Revision as Fanfic
I was doing a workshop for young writers recently and as usual I started with a quick assessment…
Who writes—or wants to write—the following:
And so on…
The good news is I saw several hands go up for each area, and many of them went up multiple times.
Then on a whim I added, …and what about fanfic?
Lots of hands, and (even more important) lots of excitement. “Awesome!” I said, and we were off and running.
Fast-forward to a while later, as we’re discussing the revision process. I’m trying to give them two fundamental takeaways…
1. Revision can really improve our work.
2. Revision can really be enjoyable. (Because without them buying into #2, #1 isn’t likely to happen.)
The first one is pretty direct: Revision is where you can go from good to great, etc., along with explaining various reasons why virtually any manuscript can be made better with judicious revision. The teachers are nodding in agreement, and the students seem to get the idea. In theory.
The second one is a harder sell. I talk about how I changed my mindset from dreading revision to enjoying it. “Look at it this way: you’ve actually reached the end, and in the big picture it probably hangs together as a story to one degree or another. So the stress of wondering if you’re even going to finish the initial draft is gone. You made it! Now you get to return to your world and make it even better and—”
I stopped, as something struck me. “Remind me again—who’s into fan fiction?” Three fourths of the students put their hands up. “Well, this is similar.” I had their attention now, if not their concurrence. “With fanfic, you start with a world you love and characters you love and a basic story holding it all together, right?” They nodded. “So you don’t have to do the heavy lifting of world-building or character creation or fundamental rulemaking because it’s already been taken care of, right?” More nods. “So, you guys are basically saying that the fun of it is, you get to dive back into that world and improve things and add new things and just generally make it into the story you always thought it should be. Sound familiar?”
The room lit up with fifty or so lightbulbs turning on. Including the one above my head.
It was my turn to nod. “So it sounds like… revision is doing fan fiction on your own story!”
And it is.
My views on revision changed when I began to realize it was an opportunity to go back to the world I’d created—and the characters I’d created and was invested in—and play around some more. (With credit to my child bride here, because she got over her dislike of rewriting before I did and thus helped show me there was light at the end of the tunnel.)
And I think a big part of this is—as we’ve discussed before—reading like a reader instead of a writer: Take some time away from the story then go through it like a fan.
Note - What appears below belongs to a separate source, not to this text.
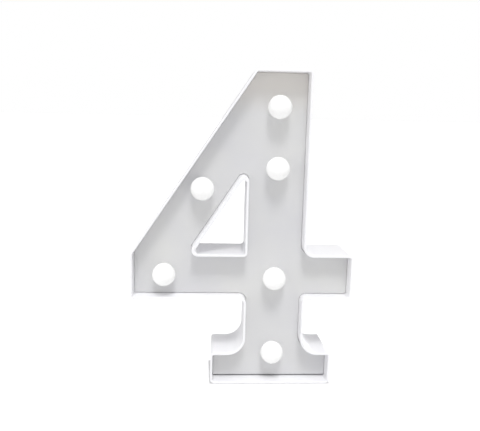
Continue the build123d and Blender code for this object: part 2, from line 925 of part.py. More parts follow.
def switch_body():
    """The switch's case with its ears, and the well that its knob slides in."""
    ear_front = pan_inner_y - switch_ear_thickness
    ears = box_between(
        (stem_x - switch_ear_length / 2, ear_front, switch_z - switch_width / 2),
        (stem_x + switch_ear_length / 2, pan_inner_y, switch_z + switch_width / 2),
    )
    case = box_between(
        (stem_x - switch_length / 2, switch_front_y, switch_z - switch_width / 2),
        (stem_x + switch_length / 2, ear_front, switch_z + switch_width / 2),
    )
    slot_half = (knob_length + knob_travel) / 2 + knob_clearance
    well = box_between(
        (stem_x - slot_half, knob_front_y - knob_clearance,
         switch_z - knob_width / 2 - knob_clearance),
        (stem_x + slot_half, pan_inner_y + overrun, switch_z + knob_width / 2 + knob_clearance),
    )
    holes = [
        rod_along_y(place, ear_front - overrun, pan_inner_y + overrun,
                    switch_screw_radius + thread_clearance)
        for place in switch_screw_places
    ]
    terminals = [
        box_between(
            (stem_x + count * terminal_pitch - terminal_width / 2,
             switch_front_y - terminal_length, switch_z - terminal_thickness / 2),
            (stem_x + count * terminal_pitch + terminal_width / 2,
             switch_front_y, switch_z + terminal_thickness / 2),
        )
        for count in (-1, 0, 1)
    ]
    return cut_all(union(ears, [case] + terminals), [well] + holes)


def switch_knob():
    """The sliding knob, ribbed on top and just below the back surface."""
    top_y = back_y - knob_sink
    knob = box_between(
        (knob_rest_x - knob_length / 2, knob_front_y, switch_z - knob_width / 2),
        (knob_rest_x + knob_length / 2, top_y, switch_z + knob_width / 2),
    )
    rib_pitch = knob_length / 4
    grooves = [
        box_between(
            (knob_rest_x + count * rib_pitch - rib_pitch / 4, top_y - knob_groove_depth,
             switch_z - knob_width),
            (knob_rest_x + count * rib_pitch + rib_pitch / 4, top_y + overrun,
             switch_z + knob_width),
        )
        for count in (-1, 0, 1)
    ]
    return cut_all(knob, grooves)


# The wires run side by side from light to light, in one plane behind the face
def beside(points, step):
    """A route moved sideways to its left by a step, its corners mitred."""
    lines = [moved_line(a, b, step) for a, b in zip(points, points[1:])]
    moved = [lines[0][0]]
    for before, after in zip(lines, lines[1:]):
        run = (before[1][0] - before[0][0], before[1][1] - before[0][1])
        other = (after[1][0] - after[0][0], after[1][1] - after[0][1])
        cross = run[0] * other[1] - run[1] * other[0]
        gap = (after[0][0] - before[0][0], after[0][1] - before[0][1])
        share = (gap[0] * other[1] - gap[1] * other[0]) / cross
        moved.append((before[0][0] + run[0] * share, before[0][1] + run[1] * share))
    return moved + [lines[-1][1]]


def bend_radii(points):
    """Each bend as large as its runs allow, a run between two bends being shared."""
    runs = [after - before for before, after in zip(points, points[1:])]
    rooms = [run.length / 2 for run in runs]
    rooms[0] = runs[0].length
    rooms[-1] = runs[-1].length
    radii = []
    for count in range(1, len(runs)):
        half_turn = math.radians(runs[count - 1].get_angle(runs[count])) / 2
        room = min(rooms[count - 1], rooms[count])
        radii.append(wire_bend_share * room / math.tan(half_turn))
    return radii


def wire_along(points):
    """A round insulated wire along straight runs joined by arcs."""
    points = [Vector(*point) for point in points]
    radii = bend_radii(points)
    if radii:
        path = FilletPolyline(*points, radius=radii)
    else:
        path = Line(*points)
    section = Plane(origin=points[0], z_dir=points[1] - points[0]) * Circle(wire_radius)
    wire = sweep(section, path=path)
    expected = math.pi * wire_radius ** 2 * path.length
    print("wire", round(path.length, 1), "bends", [round(r, 1) for r in radii],
          "volume share", round(wire.volume / expected, 4))
    return wire


def heading_from(start, end):
    """The unit direction from one place to another."""
    run = end[0] - start[0]
    rise = end[1] - start[1]
    length = math.hypot(run, rise)
    return (run / length, rise / length)


def along(place, heading, distance):
    """A place some way along a heading."""
    return (place[0] + heading[0] * distance, place[1] + heading[1] * distance)


top_bulb, upper_bulb, stroke_bulb, end_bulb, bar_bulb, foot_bulb = bulb_places
above_end = (end_bulb[0], end_bulb[1] + wire_run)
stroke_heading = heading_from(stroke_bulb, above_end)
down = (0, -1)
leftward = (-1, 0)
rightward = (1, 0)
headings = [down, leftward, stroke_heading, down, rightward, down]
apex_z = hole_top_z + wire_apex_clearance
stem_gap = top_bulb[1] - upper_bulb[1]
wire_links = [
    [(stem_x, top_bulb[1] - 0.22 * stem_gap),
     (stem_x + wire_swing, top_bulb[1] - 0.45 * stem_gap),
     (stem_x + wire_swing, upper_bulb[1])],
    [(stem_x - 0.85 * wire_run, upper_bulb[1]),
     (stem_left_x + 0.25 * wire_swing, apex_z),
     (stem_left_x - wire_swing, apex_z),
     along(stroke_bulb, stroke_heading, -1.15 * wire_run)],
    [above_end],
    [(end_bulb[0], end_bulb[1] - 0.26 * bar_height),
     (end_bulb[0] + 0.45 * wire_run, end_bulb[1] - 0.36 * bar_height),
     (end_bulb[0] + 2.2 * wire_run, end_bulb[1] - 0.32 * bar_height),
     (bar_bulb[0] - 1.9 * wire_run, bar_bulb[1])],
    [(bar_bulb[0] + wire_run, bar_bulb[1]),
     (bar_bulb[0] + wire_run, bar_bulb[1] - wire_run),
     (bar_bulb[0], bar_bulb[1] - 2 * wire_run)],
]


def link_wire(count, sign):
    """One wire between two neighbouring lights, on one side of their line."""
    start = along(bulb_places[count], headings[count], lead_side / 2)
    end = along(bulb_places[count + 1], headings[count + 1], -lead_side / 2)
    route = beside([start] + wire_links[count] + [end], sign * lead_spacing / 2)
    return wire_along([(x, wire_y, z) for x, z in route])


lead_x = lead_spacing / 2
tab_y = plate_front_y + plate_thickness / 2
terminal_y = switch_front_y - terminal_length
foot_lead_z = foot_bulb[1] - lead_side / 2


def feed_wires():
    """The three wires between the cells, the switch and the lowest light."""
    positive_x = stem_x + cell_pitch / 2
    negative_x = stem_x - cell_pitch / 2
    switch_x = stem_x + terminal_pitch
    front_y = terminal_y - feed_front_gap
    switch_to_light = [
        (stem_x, terminal_y, switch_z),
        (stem_x, terminal_y - feed_lead_in, switch_z),
        (stem_x + lead_x, wire_y, switch_z + feed_rise),
        (stem_x + lead_x, wire_y, foot_lead_z),
    ]
    cell_to_switch = [
        (positive_x, tab_y, tab_end_z),
        (positive_x, tab_y, tab_end_z - feed_drop),
        (switch_x, front_y, feed_dip_z),
        (switch_x, front_y, switch_z),
        (switch_x, terminal_y, switch_z),
    ]
    cell_to_light = [
        (negative_x, tab_y, tab_end_z),
        (negative_x, tab_y, feed_loop_z),
        (stem_x - lead_x, wire_y, feed_loop_z),
        (stem_x - lead_x, wire_y, foot_lead_z),
    ]
    return {
        "red_wire_switch_to_light": wire_along(switch_to_light),
        "red_wire_battery_to_switch": wire_along(cell_to_switch),
        "black_wire_battery_to_light": wire_along(cell_to_light),
    }


os.makedirs("parts", exist_ok=True)

write("channel_body", channel_body())
write("face_panel", face_panel())
write("panel_screws", panel_screws())
for number, (place, heading) in enumerate(zip(bulb_places, headings), start=1):
    write(f"bulb_cap_{number}", bulb_cap(place))
    write(f"led_holder_{number}", led_holder(place))
    write(f"led_{number}", led_lens(place, heading))
    write(f"led_leads_{number}", led_leads(place, heading))
for count in range(len(wire_links)):
    write(f"red_wire_{count + 1}_to_{count + 2}", link_wire(count, 1))
    write(f"black_wire_{count + 1}_to_{count + 2}", link_wire(count, -1))
for name, shape in feed_wires().items():
    write(name, shape)

write("battery_cell_left", battery_cell(-1, True))
write("battery_cell_right", battery_cell(1, False))
write("contact_plate_negative", contact_plate(-1, False))
write("contact_plate_positive", contact_plate(1, True))
write("contact_bridge", bridge_plate())
coil, coil_gap = contact_spring()
print("least gap between spring turns", round(coil_gap, 3))
lower_seat = (stem_x - cell_pitch / 2, cell_y, compartment_bottom_z + plate_thickness)
upper_seat = (stem_x + cell_pitch / 2, cell_y, compartment_top_z - plate_thickness)
write("contact_spring_lower", Pos(*lower_seat) * coil)
write("contact_spring_upper", Pos(*upper_seat) * Rot(X=180) * coil)

write("battery_door", battery_door())
write("switch_body", switch_body())
write("switch_knob", switch_knob())
write("switch_screws", switch_screws())
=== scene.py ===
import math
import bpy
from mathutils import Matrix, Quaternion, Vector


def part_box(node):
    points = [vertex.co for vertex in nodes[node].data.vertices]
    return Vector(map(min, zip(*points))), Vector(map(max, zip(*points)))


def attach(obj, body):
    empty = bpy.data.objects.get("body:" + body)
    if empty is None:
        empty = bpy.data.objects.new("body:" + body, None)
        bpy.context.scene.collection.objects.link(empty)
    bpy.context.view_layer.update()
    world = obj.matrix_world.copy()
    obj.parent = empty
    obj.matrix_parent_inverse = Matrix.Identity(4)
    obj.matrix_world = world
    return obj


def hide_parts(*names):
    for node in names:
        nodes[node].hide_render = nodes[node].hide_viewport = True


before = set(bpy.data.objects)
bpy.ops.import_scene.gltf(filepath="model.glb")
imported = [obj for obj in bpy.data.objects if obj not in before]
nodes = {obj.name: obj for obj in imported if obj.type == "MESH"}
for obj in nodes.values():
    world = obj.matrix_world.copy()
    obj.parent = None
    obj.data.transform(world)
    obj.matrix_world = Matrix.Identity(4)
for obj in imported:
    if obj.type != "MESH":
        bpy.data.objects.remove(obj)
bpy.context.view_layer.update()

# The channel body
# One white ABS moulding: the outer walls, the walls of the hole and the back. It comes out of
# a polished tool with a faint orange peel and stands on its own foot.
skin_outputs = [
    ("Colour", "NodeSocketColor"),
    ("Roughness", "NodeSocketFloat"),
    ("Normal", "NodeSocketVector"),
]


def add_node(tree, kind, inputs, **settings):
    """A shader node with its settings. Each input is fed by an output or holds a value."""
    node = tree.nodes.new(kind)
    for label, value in settings.items():
        setattr(node, label, value)
    for label, value in inputs.items():
        if isinstance(value, bpy.types.NodeSocket):
            tree.links.new(value, node.inputs[label])
        else:
            node.inputs[label].default_value = value
    return node


def effect_group(name, inputs, outputs):
    """An empty node group with its own sockets, given as names, kinds and first values."""
    group = bpy.data.node_groups.new(name, "ShaderNodeTree")
    for label, kind, value in inputs:
        socket = group.interface.new_socket(label, in_out="INPUT", socket_type=kind)
        socket.default_value = value
    for label, kind in outputs:
        group.interface.new_socket(label, in_out="OUTPUT", socket_type=kind)
    group_in = group.nodes.new("NodeGroupInput")
    group_out = group.nodes.new("NodeGroupOutput")
    return group, group_in.outputs, group_out.inputs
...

And as you read, keep note of the things that bore you or confuse you or that you’d just like to see done better or different.
Then take that punch list and go back through it as “writer you” and make all the changes that “reader you” was wishing for, making sure the transitions are smooth and natural and that none of the stitches are visible after the surgery.
And when you’re done… congratulations! You’ve just created some awesome fanfic based on the work of an author near and dear to you.